Dumbarton Oaks is a one-of-a-kind institution. We combine multiple different kinds of collections and resources under a single roof. For the better part of a century, we have been a humanities research center that supports the fields of Byzantine, Pre-Columbian, and Garden and Landscape studies. At the same time, we are a museum with significant collections of Byzantine and Mesoamerican art, along with an eclectic collection of other art from around the world. We are also a historic home with a complex of gardens that has been called one of the world’s most beautiful. We have large archives of materials relating to the histories of both the house and the gardens, respectively. On top of this, our Image Collections and Fieldwork Archives (ICFA) store extensive documentation of a number of archaeological excavations throughout the former Byzantine world and the Americas. Our non-circulating Research Library offers large collections for all three of our principal fields, and our Rare Book Collection holds a number of unique items as well as full manuscript facsimiles.

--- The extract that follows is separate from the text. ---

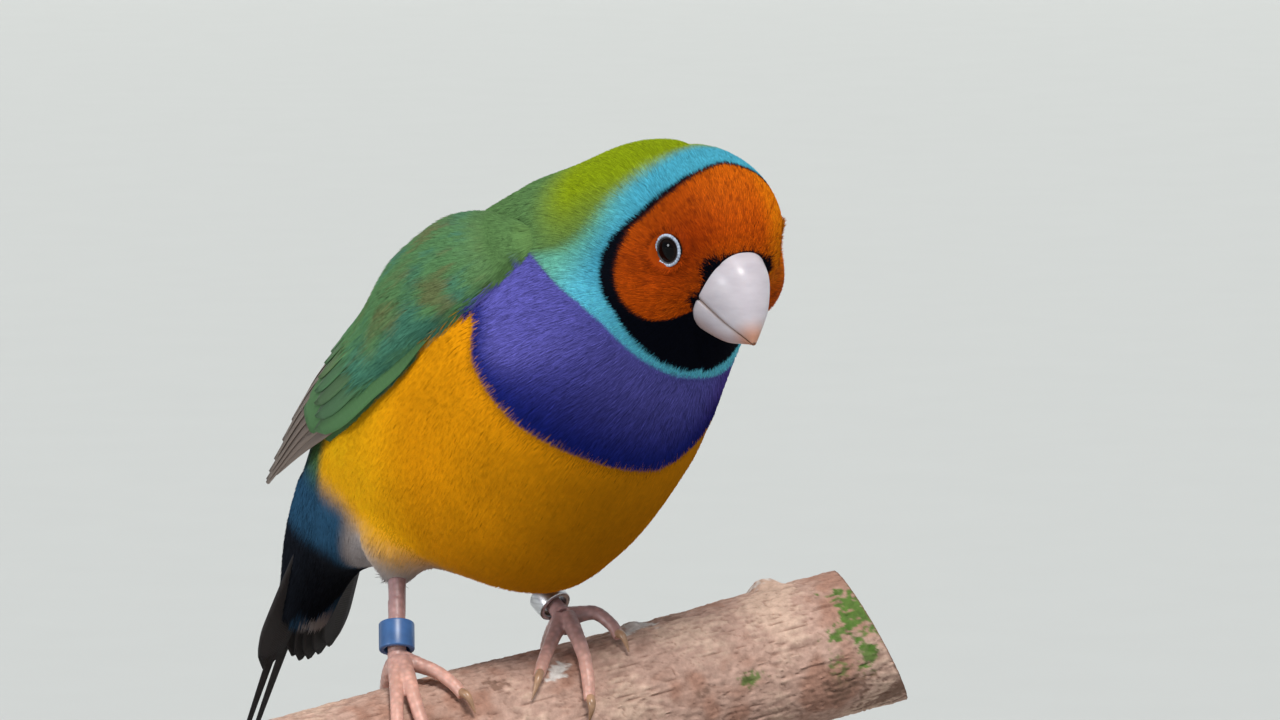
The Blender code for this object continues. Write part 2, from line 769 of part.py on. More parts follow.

The best way to explore our museum collections from Cambridge is to use our online site for browsing the collection. There, you will find images, descriptions, and bibliographic information for all of our items on permanent display, as well as online portfolios of our Byzantine, Pre-Columbian, and House Collections organized under various topical and thematic headings. You can also consult our online exhibitions. Students interested in the Byzantine Empire may be especially interested in our museum’s collection of Byzantine coins and seals, including our Online Catalogue of Byzantine Seals.

The House, the House Collection, and the House Archives

Dumbarton Oaks was once the home of its founders, Robert and Mildred Bliss, and the Museum continues to preserve much of the historic house—its interiors, furniture, and art. Though most of the House is built in a neo-colonial style, its beautiful Pre-Columbian Wing was designed by Philip Johnson in 1963. The best way to get acquainted with the House online is to explore our main site for the House Collection and to browse the Museum’s site for objects in the House Collection. The House also maintains extensive archives related to the creation of the building and its different parts, the acquisition of the art collections (including correspondence with their art dealer Royall Tyler), and the history of the humanities research center.  

Image Collections and Fieldwork Archives

ICFA is a comprehensive archive of archaeological fieldwork in all three of our principal fields: Byzantine, Pre-Columbian, and Garden and Landscape Studies. Materials range from photographs of graffiti on the dome of the Hagia Sophia and now-destroyed temples in Palmyra to the expense registers of field expeditions. The archives can be explored at the ICFA website; extensive finding aids are available there through AtoM@DO, our online database.

Rare Books

Dumbarton Oaks possesses a stunning Rare Books Collection. An overview is available on our library website, but navigating the collection remotely may be a challenge. Most of our early rare materials can be found by navigating to HOLLIS Classic Expanded Search, and setting Locations to “Dumbarton Oaks” and Year Range to “From 1400 Through 1850,” in addition to your main search string. But some materials may still not appear. We encourage you to contact our librarian about rare books that you may find on HOLLIS that are located at Dumbarton Oaks.

The Gardens and the Garden Archives

The gardens of Dumbarton Oaks, in addition to aesthetic splendor, afford a potential resource for anyone interested in the study of gardens, gardening, landscaping, and architecture. The garden is a contemporary working site that is continually evolving and adapting, as well as the product of 85 years of design history. You can read more about the contemporary gardens by way of introduction at this link, and you can also explore our historical garden archives online. Serious students of the gardens will also want to consult Gertrude Jekyll’s 1918 book Garden Ornament, which was a marked influence on Beatrix Farrand, the gardens’ first landscape architect, as well as Farrand’s Plant Book for Dumbarton Oaks (1980, ed. Diane Kostial McGuire).


Dumbarton Oaks’ Library aims to provide materials relevant to its three main programs of study.

While the Library generally admits readers at the graduate level and above, Harvard students interested in our Bliss Undergraduate Reading and Writing Awards should contact us regarding access if they are working on a project with strong connections to our collections. The best way to explore the Library stacks remotely is through HOLLIS, restricting the location field to “Dumbarton Oaks.”